So Washington has maneuvered itself into a position where doing nothing makes political sense for everyone, at least for the moment. But when all these politically rational decisions are added up, they still amount to an absurd, discrediting way to run a government.
Across-the-board cuts are an ethical abdication. Consider one of many possible case studies: The AIDS Drug Assistance Program (ADAP), which provides domestic, need-based treatment. Funding for this program is devoted entirely to purchasing drugs, since benefits are provided through Medicaid and involve almost no administrative cost. But because ADAP is not technically a poverty program, it will be subject to the sequester. Nearly 10,000 Americans will lose access to drugs that would otherwise have been provided. Few individual politicians would choose this program for cuts. But by surrendering their power of choice, they have chosen it anyway.

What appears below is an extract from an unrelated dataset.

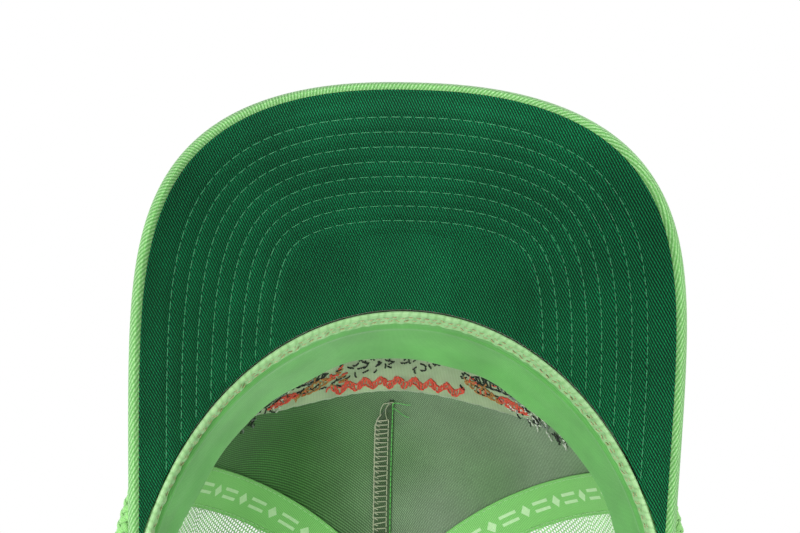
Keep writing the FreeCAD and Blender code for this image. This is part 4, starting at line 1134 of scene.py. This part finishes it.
def fill(corners, angle, pitch=0.5, longest=4.5):
    """Parallel stitches that fill a shape in the upright plane, long ones split with staggered breaks."""
    corners = np.array(corners, float)
    turn = math.radians(angle)
    spin = np.array([[math.cos(turn), math.sin(turn)], [-math.sin(turn), math.cos(turn)]])
    local = corners @ spin.T
    following = np.roll(local, -1, axis=0)
    starts, ends = [], []
    for row, level in enumerate(np.arange(local[:, 1].min() + 0.5 * pitch, local[:, 1].max(), pitch)):
        crosses = (local[:, 1] <= level) != (following[:, 1] <= level)
        share = (level - local[crosses, 1]) / (following[crosses, 1] - local[crosses, 1])
        hits = np.sort(local[crosses, 0] + share * (following[crosses, 0] - local[crosses, 0]))
        for low, high in zip(hits[::2], hits[1::2]):
            if high - low < 0.5:
                continue
            count = max(1, int(math.ceil((high - low) / longest)))
            stagger = (0.0 if count == 1 else 0.5 * (row % 2) / count)
            cuts = np.clip(np.linspace(0, 1, count + 1) + stagger, 0, 1)
            cuts[0], cuts[-1] = 0.0, 1.0
            for a, b in zip(cuts[:-1], cuts[1:]):
                if (b - a) * (high - low) > 0.4:
                    starts.append((low + a * (high - low), level))
                    ends.append((low + b * (high - low), level))
    return np.array(starts) @ spin, np.array(ends) @ spin


def outline(corners, pitch=1.7):
    """Stitches that follow the edge of a shape."""
    corners = np.array(corners + corners[:1], float)
    distances = along_line(corners)
    count = max(1, int(distances[-1] / pitch))
    points = resample(corners, distances, np.linspace(0, distances[-1], count + 1))
    return points[:-1], points[1:]


def sewn(piece, stitches, offset, facing, radius, mark):
    """Sew stitches of the upright plane into the front; facing is 1 outside and -1 inside."""
    starts, ends = stitches
    keep = np.linalg.norm(ends - starts, axis=-1) > 0.25
    if not keep.any():
        return
    spots = []
    for flat in (starts[keep], ends[keep]):
        phi, theta = place_on(flat[:, 0], flat[:, 1])
        spots.append(on_crown(phi, theta, offset))
    add_threads(piece, *spots, crown_normal(phi, theta) * facing, radius, mark, 0.8)


def leaf(x, z, length, width, angle):
    """Outline of a pointed leaf from its stem point."""
    share = np.linspace(0, 1, 13)
    swell = width * np.sin(math.pi * share ** 0.8)
    turn = math.radians(angle)
    edge = [(length * s, w) for s, w in zip(share, swell)]
    edge += [(length * s, -w) for s, w in zip(share[::-1], swell[::-1])]
    return [(x + a * math.cos(turn) - b * math.sin(turn), z + a * math.sin(turn) + b * math.cos(turn))
            for a, b in edge]


def peak(x, z, half, tall):
    return [(x - half, z), (x, z + tall), (x + half, z)]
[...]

The sequester also manages to be an economic distraction. Once again, it fails to address the ballooning costs of entitlement programs while making all other categories of spending pay the price. While imposing a 5.1 percent cut in domestic discretionary programs and a 7.3 percent cut in defense discretionary programs, the sequester involves a 2 percent reduction in Medicare provider payments. Yet health entitlements — Medicare, Medicaid and Obamacare — will account for all of the projected explosion in federal spending in coming decades (since all other spending combined is projected to decline as a share of the economy). The sequester obscures and avoids the true sources of long-term debt.
The American political system is not designed for efficiency. But it presupposes deliberation and leadership. The serial abdication of both eventually has an economic and human cost.